5.4.2 The Prosecutor Fallacy Revisited P124

classic Classic list List threaded Threaded
8 messages Options
Reply | Threaded
Open this post in threaded view
|

5.4.2 The Prosecutor Fallacy Revisited P124

Jun Wang
I might be wrong, but I would say
P(E) = 1/1000
P(E|H)=9/9999=1/1111

This gives P(H|E)=0.9
Reply | Threaded
Open this post in threaded view
|

Re: 5.4.2 The Prosecutor Fallacy Revisited P124

norman@eecs.qmul.ac.uk
Administrator
I will look at this on 28 May

Norman Fenton
Reply | Threaded
Open this post in threaded view
|

Re: 5.4.2 The Prosecutor Fallacy Revisited P124

norman@eecs.qmul.ac.uk
Administrator
In reply to this post by Jun Wang
The example says that 'about 1 in a 1000 people have this blood type'. The assumption here is that this proportion applies universally - not just to the 10,000 adults mentioned later in the example as being possible suspects. So it is fair to assert that the probability of a randonly selected innocent person having the matching blood type is about 1 in a 1000, i.e. P(E | H) = 1/1000.
In fact P(E) is precisely what is calculated in the denominator of the Bayes equation, i.e. is equal to
P(E|H)*P(H) + P(E|not H)*P(not H) = 10999/10,000,000, which is slightly more than 1/1000.

Norman
Reply | Threaded
Open this post in threaded view
|

Re: 5.4.2 The Prosecutor Fallacy Revisited P124

Vladimir
First, thanks for the book - quite interesting and new (for me at least).
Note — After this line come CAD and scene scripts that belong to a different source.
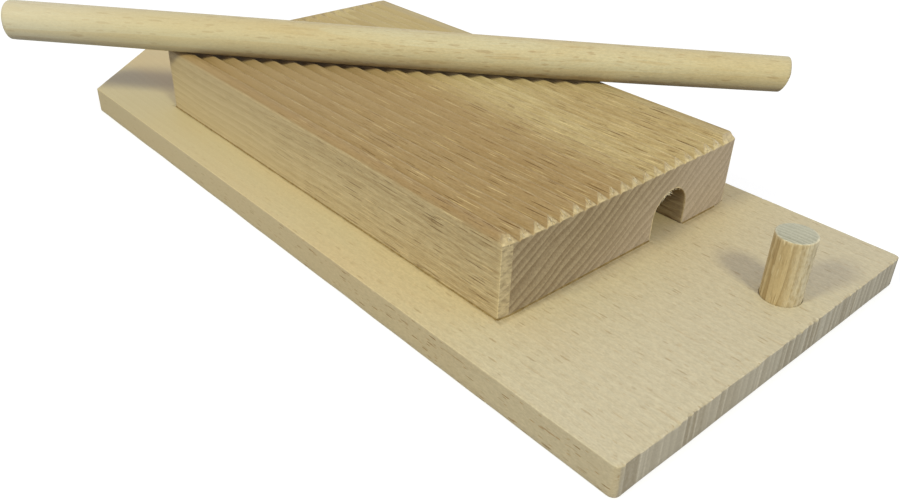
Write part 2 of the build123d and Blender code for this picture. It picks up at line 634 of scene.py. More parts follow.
# Planed beech plank, steamed: cream, with the short brown flecks that mark beech
PLANK_BEECH = BeechFinish(
    name="planed_beech_plank",
    heart="c4b58d",
    sap="c3b691",
    heart_at_mm=-10.0,
    sap_at_mm=20.0,
    patch="c8af83",
    patch_strength=0.5,
    lengthwise_tone="c1b79d",
    lengthwise_from_mm=55.0,
    lengthwise_to_mm=115.0,
    # The plank's upright faces are a little darker and greyer: painted shade
    side="bdae8f",
    side_tone_and_shade_strength=0.6,
    late="a88f66",
    late_strength=0.12,
    thread_strength=0.11,
    end_pale="c1bbab",
    end_dark="877c6a",
    end_sap="bdb5a3",
    end_sap_at_mm=20.0,
    end_contrast=0.44,
    ring_mm=2.4,
    ring_tilt=90.0,
    marks=(
        GrainMark(1.6, 0.16, 0.28, 0.2, "8c6f45", 0.4, slant=0.05, spacing=2.6),
        GrainMark(0.9, 0.2, 0.3, 0.3, "a88e68", 0.28, slant=-0.03, spacing=2.4),
        GrainMark(4.4, 0.24, 0.4, 0.12, "a1855f", 0.24, slant=0.02, spacing=2.8),
    ),
    worn="d2cab8",
    seam="6d5832",
    grit=0.1,
    side_clearness=4.0,
    wander_mm=1.2,
    cut_from=0.86,
    cut_to=0.98,
    flecks_from_mm=-50.0,
    flecks_to_mm=85.0,
    flecks_least=0.15,
    cut_from_mm=(310.0, 120.0, 40.0),
)

# Milled beech block: heartwood, so a golden tan, with long open pores that the cutters have dragged out
BLOCK_BEECH = BeechFinish(
    name="milled_beech_block",
    heart="9c8661",
    sap="bbac82",
    heart_at_mm=24.0,
    sap_at_mm=11.0,
    patch="a28657",
    patch_strength=0.4,
    lengthwise_tone="ae9562",
    lengthwise_from_mm=200.0,
    lengthwise_to_mm=300.0,
    side="c5b48d",
    side_tone_and_shade_strength=0.9,
    late="86693a",
    late_strength=0.23,
    thread_strength=0.54,
    end_pale="aa9a7d",
    end_dark="6f5b40",
    end_sap="bcac95",
    end_sap_at_mm=-2.0,
    end_contrast=0.58,
    ring_mm=2.15,
    ring_tilt=34.0,
    marks=(
        GrainMark(4.8, 0.14, 0.2, 0.5, "563708", 0.8, spacing=3.0),
        GrainMark(2.4, 0.12, 0.2, 0.55, "62420f", 0.64, spacing=2.9),
        GrainMark(4.4, 0.12, 0.2, 0.6, "ecd6a2", 0.42, spacing=2.9),
    ),
    worn="dccba0",
    seam="583818",
    grit=0.11,
    ring_bow_mm=300.0,
    flecks_from_mm=-25.0,
    flecks_to_mm=66.0,
    flecks_least=0.2,
    cut_from_mm=(-90.0, 210.0, 75.0),
)

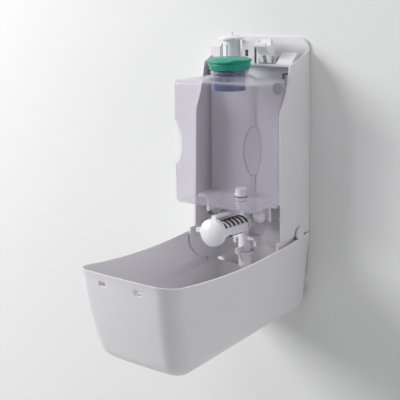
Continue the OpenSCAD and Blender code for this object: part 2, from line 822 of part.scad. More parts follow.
// Long round cuts across the front corners, where fingers hold the bottle
module grips(inset) {
    k = (grip_r - grip_cut) / sqrt(2);
    both_sides() translate([bottle_w / 2 + k, -bottle_front_d - k, grip_h])
        rotate([0, 0, 45]) rotate([0, 90, 0])
            cylinder(r = grip_r + inset, h = far, center = true, $fn = 128);
}

module bottle() on_wall() color("#B9B0C6", 0.5) difference() {
    union() {
        difference() {
            bottle_block(0);
            grips(0);
        }
        translate([0, neck_y, shoulder_h]) cylinder(d = neck_d, h = neck_top_h - shoulder_h);
        translate([0, neck_y, neck_top_h - 8]) cylinder(d = neck_d + 2.6, h = 2);
    }
    difference() {
        bottle_block(bottle_wall);
        grips(bottle_wall);
    }
    translate([0, neck_y, shoulder_h - 4])
        cylinder(d = neck_d - 2 * neck_wall, h = neck_top_h - shoulder_h + 5);
    translate([0, port_y, bottle_base_h - 1]) cylinder(r = port_r + 1.3 + run, h = bottle_wall + 2);
}

module bottle_outlet() on_wall() color("whitesmoke") translate([0, port_y, bottle_base_h]) difference() {
    union() {
        translate([0, 0, -port_drop]) cylinder(r = port_r + 1.3, h = port_l);
        translate([0, 0, bottle_wall + 1.2]) cylinder(r = port_r + 2.3, h = 1.8);
    }
    translate([0, 0, -port_drop - 1]) cylinder(r = port_r, h = port_l);
    translate([0, 0, -port_drop - 1]) cylinder(r = 1.5, h = port_l + 2);
}

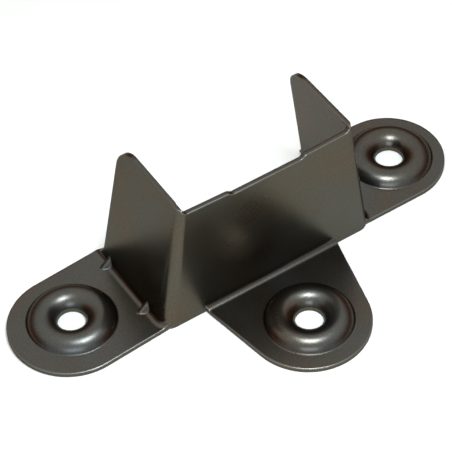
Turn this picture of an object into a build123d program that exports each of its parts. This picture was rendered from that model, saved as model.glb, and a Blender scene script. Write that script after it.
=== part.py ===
"""Bed rail bracket: a socket for the end of a bed rail, pressed and folded from one steel sheet.

An upright front plate turns through two conical bends into two wings that lean inwards over the
rail. Three feet turn outwards from the lower edges, one from each wing and one from the plate, and
each foot has a screw hole in a raised ring. The origin is midway between the screw holes of the
side feet, in the plane of the undersides. X runs along the plate, Y from the plate to the back, where
the rail comes in, and Z up.
"""
import os
from math import asin, cos, pi, radians, sin, tan

from build123d import *

# Driving dimensions, in millimetres and degrees
sheet = 1.0                   # thickness of the steel
foot_bend_radius = 1.2        # inside radius of the bends from the walls to the feet
corner_radius_low = 2.9       # outside radius of the bend from plate to wing, at the base plane
corner_radius_high = 1.6      # and at the top of the wings
plate_half_width = 25.0       # at the base plane, to the outer faces of the wings
wing_lean = 9.0               # of each wing, inwards from upright
wing_height_front = 31.6      # top edge of the wing beside the plate
wing_depth_low = 23.2         # rear edge of the wing, extended to the base plane
left_tip_height = 32.1        # top edge of the left wing at its tip
left_tip_depth = 21.3         # rear edge of the left wing at its tip
left_tip_radius = 5.3
right_tip_height = 31.7
right_tip_depth = 21.1
right_tip_radius = 6.2
wing_flare_radius = 3.6       # rear edge of the wing into the edge of the foot
wing_flare_height = 1.1

plate_height_side = 30.4      # top edge of the plate beside the wings
plate_height_step = 30.05     # top edge of the plate at the ends of its recess
plate_height_middle = 29.42   # top edge of the plate in its recess
recess_half_length = 7.8
recess_run_out = 1.0          # length of the slanted ends of the recess
corner_step_inset = 1.9       # from the outer face of the wing to the step up to its top edge
corner_step_length = 0.8
corner_step_rise = 0.6

side_hole_x = 38.4            # screw holes in the side feet, either side of the origin
side_hole_depth = 12.6        # from the plate's front face back to the side screw holes
left_end_radius = 12.6        # the left foot came out of the press a little larger
left_end_x = -39.05           # middle of its rounded end
left_end_depth = 11.9
left_near_edge = 0.3          # its front edge where it leaves the wing
left_far_edge = 25.5          # and its rear edge
right_end_radius = 11.7
right_end_x = 38.1
right_end_depth = 12.5
right_near_edge = 0.75
right_far_edge = 24.9
root_notch_depth = 0.9        # rounded inner corner from the wing's rear edge to the foot's
root_notch_length = 2.4

front_hole_reach = 13.7       # from the plate's front face forward to the front screw hole
front_end_radius = 12.6
front_end_x = -0.2            # middle of the rounded end
front_end_reach = 13.6
front_root_left = 15.2        # the front foot's edges where it leaves the plate, from the middle
front_root_right = 16.1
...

But your reasoning seems wrong:
H - hypo "Fred is innocent" and h = "not H"

Statement "about 1 in a 1000 people have this blood type" is UNCONDITIONAL probability (confidence) P(E) = 1/1000/

Then the Bayes says (for hypo "h"): P(h|E) = P(E|h)*P(h)/P(E).

If the population is 10,000 and there is no other evidence against Fred,
then "prior" P(h) = 1/10,000.

Apparently P(E|h) = 1 ("Fred WAS present at the crime scene") and then we have:
P(h|E) = 1*(1/10,000)/(1/1000) = 0.1 and P(H|E) = 0.9

To calculate P(E|H) we note P(E) = P(E|h)*P(h) + P(E|H)*P(H).
Prior P(H) = 9,999/10,000 (anybody at the scene, except Fred) and after some math:

P(E|H) = (P(E) - P(E|h)*P(h))/P(H) = (1/1000 - 1*1/10,000)/(9,999/10,000), i.e.

P(E|H) = 1/1,111.

And reasoning: if we know for sure that Fred (with his blood type) WAS NOT at the crime scene the value of P(E|H) shall be LESS than P(E) as he has to be excluded both from number of suspects (now 9 instead of 10) and number of population (9,999 instead of 10,000).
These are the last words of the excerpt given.